Is empathy the only thing that separates good from evil? Can Porno Pete look at me and see a human being, or does he just see ‘OMG GAY GAY ICKY EEEEW!’ Does he give a rat’s ass about the journey I’ve had to undertake just to be at peace with myself? The sacrifices I’ve made in the pursuit of happiness?
Is he evil or is he just another antagonist? Will he ever feel real love for his fellow human beings, or is he forever broken? I once wrote about a man, a sorcerer, actually, who became obsessed with revenge. He lived for centuries, and had time to plot and scheme and put plans in motion. In his immortality he became wholly inhuman.

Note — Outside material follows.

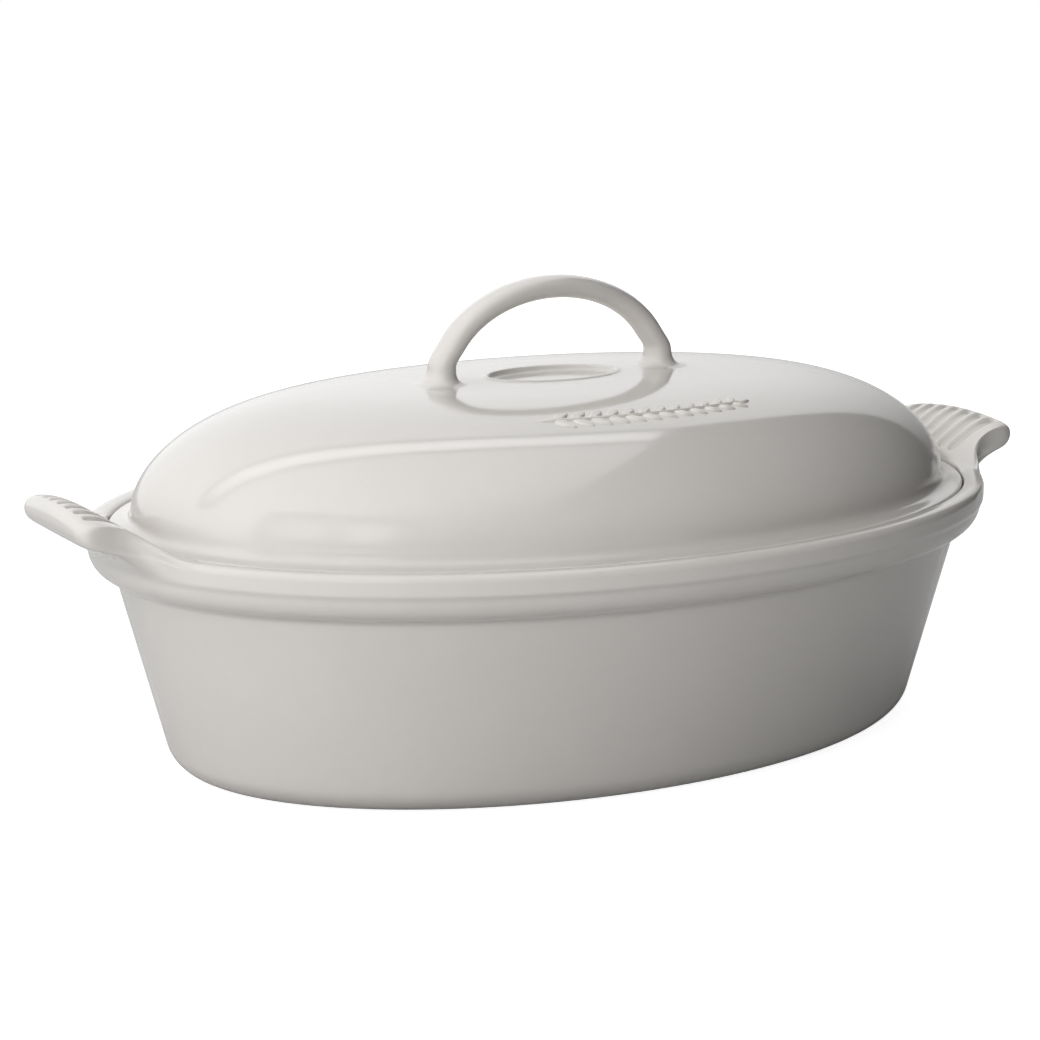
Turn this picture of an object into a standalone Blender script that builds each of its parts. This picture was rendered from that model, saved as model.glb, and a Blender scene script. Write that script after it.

But he disappeared after centuries, leaving behind his young apprentice. I would have liked to better show how the apprentice wasn’t really evil, but had been mentored by an evil mind. His world-view was twisted, and he believed completely in the sorcerer’s cause, which amounted to little more than revenge. He did evil things. He hurt people.

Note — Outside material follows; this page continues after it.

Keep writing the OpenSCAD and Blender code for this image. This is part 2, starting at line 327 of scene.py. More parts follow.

In the end, the master returned to kill his apprentice in reward for his failure to accomplish their goals. But I had to believe that the apprentice could have been redeemed had he lived. Perhaps, in another version of the tale, he will be. He had no reason to be evil. His master had only one reason to be evil, revenge. But, underneath all of that, the target of his rage and hatred was also his one true love. He wronged his love and was cursed in return – unable to accept responsibility for his fate, he lay it all on the other. I believe there could have been a final reconciliation. Evil can be purged.